PCV.— Los milagros de nuestra señora (1260), composición poética del maestro Gonzalo de Berceo, el primer poeta castellano conocido por su nombre, es una demostración —en su época— de la literatura de tradición mariana; es decir, creaciones devotas de la injerencia de la virgen en la vida medieval, la expresión del bien frente a la siempre dicotómica presencia del mal.
Gonzalo de Berceo se convierte en el vate de la virgen, y su introducción a los Milagros sintetiza el universo simbólico que el autor espera transmitir a lo largo de su obra: el prado verde, atravesado de «corrientes aguas puras y cristalinas» —como diría después Garcilaso de la Vega— y poblado de frutos perfectos, es el símbolo del virtuosismo y de la divinidad de la virgen. Como si fuese el jardín del edén.

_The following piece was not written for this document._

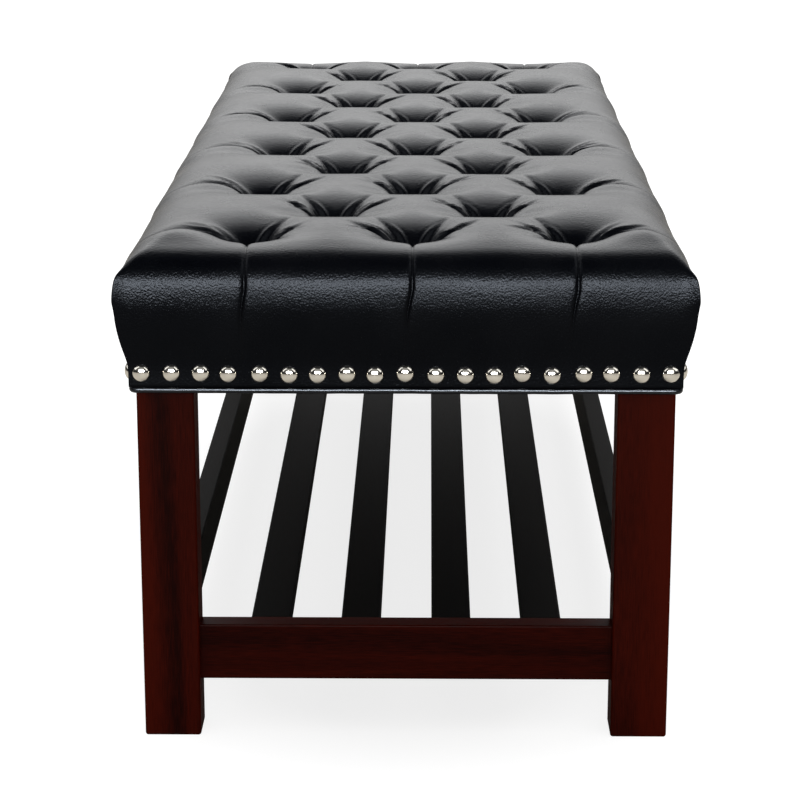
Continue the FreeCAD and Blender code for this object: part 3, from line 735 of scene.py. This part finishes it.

El autor dota a los milagros de un lenguaje popular mezclado con la tradición juglaresca, pues sabe que esto no es contrario a la profundidad teológica de los poemas. Es más: su mirada es la del campesino ingenuo o ignorante frente a los sucesos divinos, no la de un doctor en teología.
Ejemplo de lo anterior es el milagro de «El clérigo ignorante», el cual es tratado por el poeta como un «idiota» que sólo reza la misa a la virgen porque no sabe otra distinta. Y el trato que recibe del obispo, indignado por la ineptitud del clérigo, es subvertida por de Berceo al introducir la aparición de la virgen, irritada, con el obispo, por quitarle la misa en su nombre que este hombre hacía.
Los milagros de nuestra señora son coronados por una intervención del poeta —Gonzalo de Berceo, el vate de la virgen en esta peregrinación literaria— donde ensalza las virtudes de su «señora», santa patrona de la tradición mariana y de los claros tintes populares.